* _Stated exercise_
Take the entries below and print all of them exactly, please.

## start Recorded information

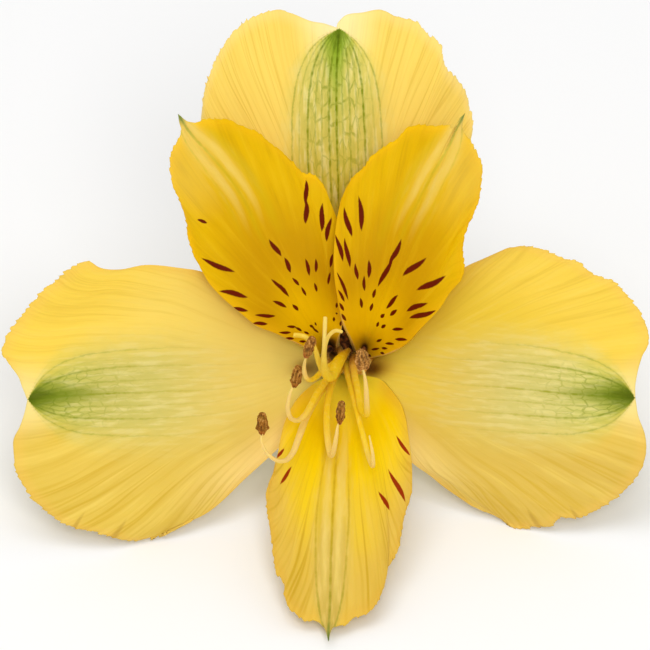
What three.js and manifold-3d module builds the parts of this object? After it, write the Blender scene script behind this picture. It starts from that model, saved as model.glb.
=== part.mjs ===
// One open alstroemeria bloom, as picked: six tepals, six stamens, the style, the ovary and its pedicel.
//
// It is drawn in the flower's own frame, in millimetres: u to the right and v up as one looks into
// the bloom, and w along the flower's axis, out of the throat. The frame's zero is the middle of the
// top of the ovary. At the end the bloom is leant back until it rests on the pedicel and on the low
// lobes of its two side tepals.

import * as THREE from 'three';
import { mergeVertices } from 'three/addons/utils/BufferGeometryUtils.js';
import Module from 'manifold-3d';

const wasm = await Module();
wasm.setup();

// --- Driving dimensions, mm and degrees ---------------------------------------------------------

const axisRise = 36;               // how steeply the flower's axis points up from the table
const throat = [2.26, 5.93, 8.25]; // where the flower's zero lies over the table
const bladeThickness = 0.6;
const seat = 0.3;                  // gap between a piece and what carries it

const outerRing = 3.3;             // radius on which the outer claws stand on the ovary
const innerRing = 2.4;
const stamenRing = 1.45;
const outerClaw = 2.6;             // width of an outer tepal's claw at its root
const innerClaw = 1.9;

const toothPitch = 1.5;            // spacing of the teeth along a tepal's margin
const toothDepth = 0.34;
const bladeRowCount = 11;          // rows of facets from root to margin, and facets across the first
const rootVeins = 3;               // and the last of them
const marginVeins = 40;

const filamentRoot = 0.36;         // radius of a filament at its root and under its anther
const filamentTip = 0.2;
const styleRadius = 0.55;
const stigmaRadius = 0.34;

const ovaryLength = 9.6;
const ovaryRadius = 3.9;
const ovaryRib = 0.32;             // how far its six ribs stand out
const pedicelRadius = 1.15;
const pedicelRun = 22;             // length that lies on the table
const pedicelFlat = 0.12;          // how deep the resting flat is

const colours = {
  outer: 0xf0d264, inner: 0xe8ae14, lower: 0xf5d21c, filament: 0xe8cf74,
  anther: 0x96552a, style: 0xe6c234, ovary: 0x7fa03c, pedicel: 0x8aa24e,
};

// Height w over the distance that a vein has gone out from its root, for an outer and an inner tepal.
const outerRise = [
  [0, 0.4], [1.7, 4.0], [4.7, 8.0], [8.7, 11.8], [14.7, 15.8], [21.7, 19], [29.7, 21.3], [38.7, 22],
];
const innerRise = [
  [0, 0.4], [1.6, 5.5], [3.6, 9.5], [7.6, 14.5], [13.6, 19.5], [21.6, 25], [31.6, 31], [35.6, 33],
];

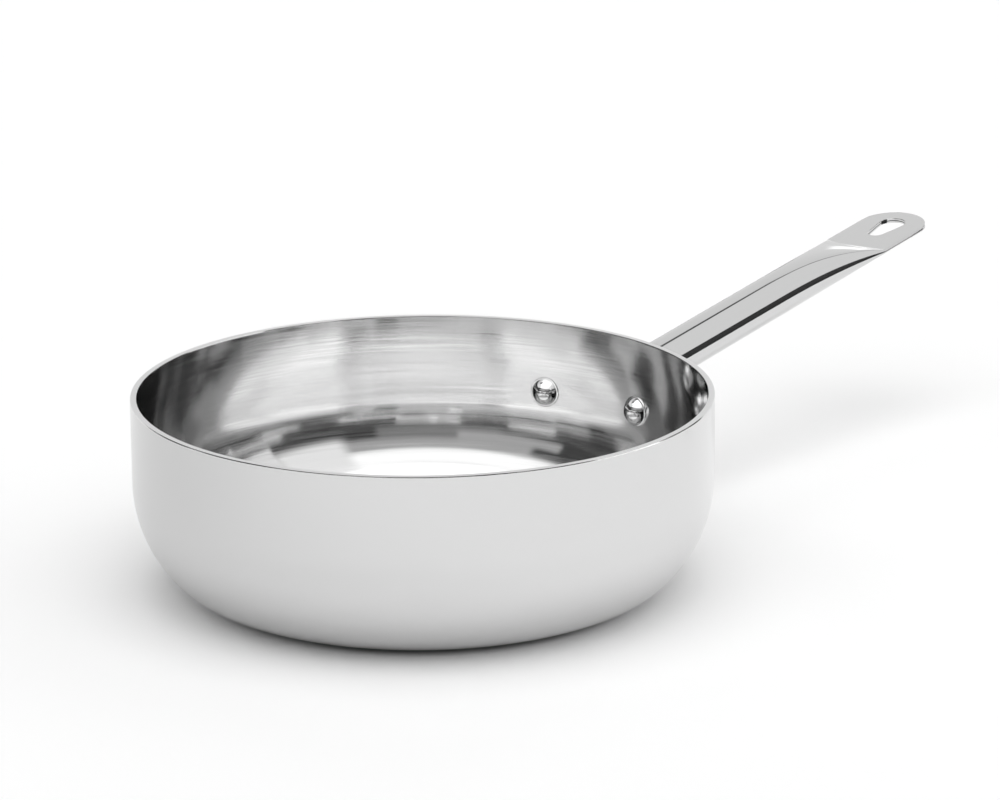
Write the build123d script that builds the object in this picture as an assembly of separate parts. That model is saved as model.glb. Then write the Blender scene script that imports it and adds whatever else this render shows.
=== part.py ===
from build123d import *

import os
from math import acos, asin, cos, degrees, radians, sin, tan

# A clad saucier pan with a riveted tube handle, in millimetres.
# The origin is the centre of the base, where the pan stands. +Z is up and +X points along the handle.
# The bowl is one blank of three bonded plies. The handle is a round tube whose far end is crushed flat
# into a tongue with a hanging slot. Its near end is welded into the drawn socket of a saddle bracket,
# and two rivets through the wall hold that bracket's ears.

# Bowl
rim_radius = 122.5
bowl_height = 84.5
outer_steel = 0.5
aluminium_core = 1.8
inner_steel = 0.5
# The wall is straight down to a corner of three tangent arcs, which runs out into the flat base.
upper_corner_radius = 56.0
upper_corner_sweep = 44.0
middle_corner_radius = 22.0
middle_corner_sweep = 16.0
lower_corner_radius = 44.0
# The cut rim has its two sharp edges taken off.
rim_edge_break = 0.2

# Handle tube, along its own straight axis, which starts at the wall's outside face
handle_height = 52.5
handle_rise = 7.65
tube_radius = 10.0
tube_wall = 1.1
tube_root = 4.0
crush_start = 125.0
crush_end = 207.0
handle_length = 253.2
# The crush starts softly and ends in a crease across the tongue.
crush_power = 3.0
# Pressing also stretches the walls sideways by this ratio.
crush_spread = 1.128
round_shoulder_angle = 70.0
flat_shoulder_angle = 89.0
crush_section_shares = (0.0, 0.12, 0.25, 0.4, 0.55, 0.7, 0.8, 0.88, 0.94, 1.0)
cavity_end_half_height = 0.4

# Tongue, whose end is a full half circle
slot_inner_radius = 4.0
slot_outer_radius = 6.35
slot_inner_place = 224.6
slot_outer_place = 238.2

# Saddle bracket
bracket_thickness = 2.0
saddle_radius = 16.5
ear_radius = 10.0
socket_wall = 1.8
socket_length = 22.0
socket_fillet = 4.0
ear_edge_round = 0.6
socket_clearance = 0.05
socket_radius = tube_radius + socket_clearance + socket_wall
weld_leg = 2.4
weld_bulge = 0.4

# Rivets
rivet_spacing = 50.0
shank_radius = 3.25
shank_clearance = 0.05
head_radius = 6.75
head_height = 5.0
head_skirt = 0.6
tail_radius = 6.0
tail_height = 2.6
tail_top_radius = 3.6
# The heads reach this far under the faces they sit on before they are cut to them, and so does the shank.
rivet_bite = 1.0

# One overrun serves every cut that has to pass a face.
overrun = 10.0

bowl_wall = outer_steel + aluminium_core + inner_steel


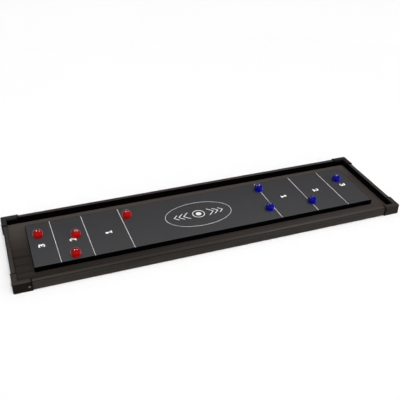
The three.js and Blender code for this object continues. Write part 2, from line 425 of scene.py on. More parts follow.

## end Recorded information

* _Complete output_
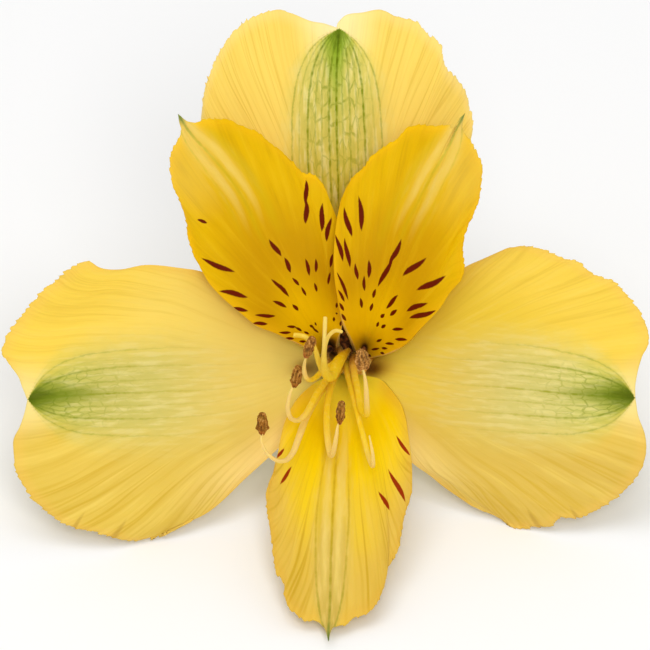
What three.js and manifold-3d module builds the parts of this object? After it, write the Blender scene script behind this picture. It starts from that model, saved as model.glb.
=== part.mjs ===
// One open alstroemeria bloom, as picked: six tepals, six stamens, the style, the ovary and its pedicel.
//
// It is drawn in the flower's own frame, in millimetres: u to the right and v up as one looks into
// the bloom, and w along the flower's axis, out of the throat. The frame's zero is the middle of the
// top of the ovary. At the end the bloom is leant back until it rests on the pedicel and on the low
// lobes of its two side tepals.

import * as THREE from 'three';
import { mergeVertices } from 'three/addons/utils/BufferGeometryUtils.js';
import Module from 'manifold-3d';

const wasm = await Module();
wasm.setup();

// --- Driving dimensions, mm and degrees ---------------------------------------------------------

const axisRise = 36;               // how steeply the flower's axis points up from the table
const throat = [2.26, 5.93, 8.25]; // where the flower's zero lies over the table
const bladeThickness = 0.6;
const seat = 0.3;                  // gap between a piece and what carries it

const outerRing = 3.3;             // radius on which the outer claws stand on the ovary
const innerRing = 2.4;
const stamenRing = 1.45;
const outerClaw = 2.6;             // width of an outer tepal's claw at its root
const innerClaw = 1.9;

const toothPitch = 1.5;            // spacing of the teeth along a tepal's margin
const toothDepth = 0.34;
const bladeRowCount = 11;          // rows of facets from root to margin, and facets across the first
const rootVeins = 3;               // and the last of them
const marginVeins = 40;

const filamentRoot = 0.36;         // radius of a filament at its root and under its anther
const filamentTip = 0.2;
const styleRadius = 0.55;
const stigmaRadius = 0.34;

const ovaryLength = 9.6;
const ovaryRadius = 3.9;
const ovaryRib = 0.32;             // how far its six ribs stand out
const pedicelRadius = 1.15;
const pedicelRun = 22;             // length that lies on the table
const pedicelFlat = 0.12;          // how deep the resting flat is

const colours = {
  outer: 0xf0d264, inner: 0xe8ae14, lower: 0xf5d21c, filament: 0xe8cf74,
  anther: 0x96552a, style: 0xe6c234, ovary: 0x7fa03c, pedicel: 0x8aa24e,
};

// Height w over the distance that a vein has gone out from its root, for an outer and an inner tepal.
const outerRise = [
  [0, 0.4], [1.7, 4.0], [4.7, 8.0], [8.7, 11.8], [14.7, 15.8], [21.7, 19], [29.7, 21.3], [38.7, 22],
];
const innerRise = [
  [0, 0.4], [1.6, 5.5], [3.6, 9.5], [7.6, 14.5], [13.6, 19.5], [21.6, 25], [31.6, 31], [35.6, 33],
];

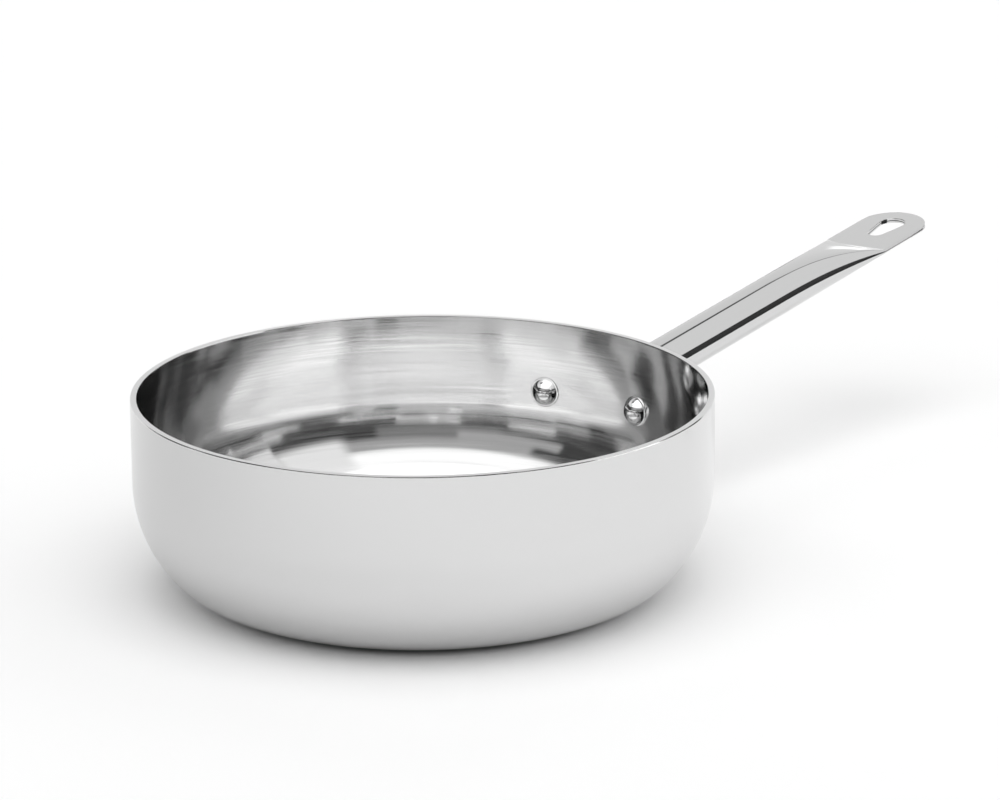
Write the build123d script that builds the object in this picture as an assembly of separate parts. That model is saved as model.glb. Then write the Blender scene script that imports it and adds whatever else this render shows.
=== part.py ===
from build123d import *

import os
from math import acos, asin, cos, degrees, radians, sin, tan

# A clad saucier pan with a riveted tube handle, in millimetres.
# The origin is the centre of the base, where the pan stands. +Z is up and +X points along the handle.
# The bowl is one blank of three bonded plies. The handle is a round tube whose far end is crushed flat
# into a tongue with a hanging slot. Its near end is welded into the drawn socket of a saddle bracket,
# and two rivets through the wall hold that bracket's ears.

# Bowl
rim_radius = 122.5
bowl_height = 84.5
outer_steel = 0.5
aluminium_core = 1.8
inner_steel = 0.5
# The wall is straight down to a corner of three tangent arcs, which runs out into the flat base.
upper_corner_radius = 56.0
upper_corner_sweep = 44.0
middle_corner_radius = 22.0
middle_corner_sweep = 16.0
lower_corner_radius = 44.0
# The cut rim has its two sharp edges taken off.
rim_edge_break = 0.2

# Handle tube, along its own straight axis, which starts at the wall's outside face
handle_height = 52.5
handle_rise = 7.65
tube_radius = 10.0
tube_wall = 1.1
tube_root = 4.0
crush_start = 125.0
crush_end = 207.0
handle_length = 253.2
# The crush starts softly and ends in a crease across the tongue.
crush_power = 3.0
# Pressing also stretches the walls sideways by this ratio.
crush_spread = 1.128
round_shoulder_angle = 70.0
flat_shoulder_angle = 89.0
crush_section_shares = (0.0, 0.12, 0.25, 0.4, 0.55, 0.7, 0.8, 0.88, 0.94, 1.0)
cavity_end_half_height = 0.4

# Tongue, whose end is a full half circle
slot_inner_radius = 4.0
slot_outer_radius = 6.35
slot_inner_place = 224.6
slot_outer_place = 238.2

# Saddle bracket
bracket_thickness = 2.0
saddle_radius = 16.5
ear_radius = 10.0
socket_wall = 1.8
socket_length = 22.0
socket_fillet = 4.0
ear_edge_round = 0.6
socket_clearance = 0.05
socket_radius = tube_radius + socket_clearance + socket_wall
weld_leg = 2.4
weld_bulge = 0.4

# Rivets
rivet_spacing = 50.0
shank_radius = 3.25
shank_clearance = 0.05
head_radius = 6.75
head_height = 5.0
head_skirt = 0.6
tail_radius = 6.0
tail_height = 2.6
tail_top_radius = 3.6
# The heads reach this far under the faces they sit on before they are cut to them, and so does the shank.
rivet_bite = 1.0

# One overrun serves every cut that has to pass a face.
overrun = 10.0

bowl_wall = outer_steel + aluminium_core + inner_steel


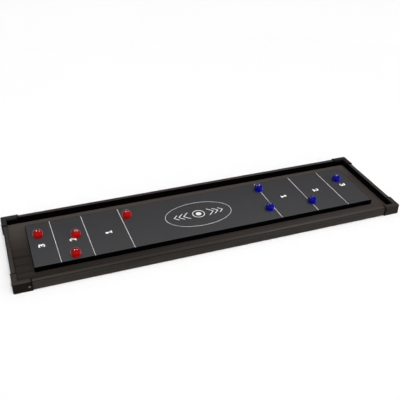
The three.js and Blender code for this object continues. Write part 2, from line 425 of scene.py on. More parts follow.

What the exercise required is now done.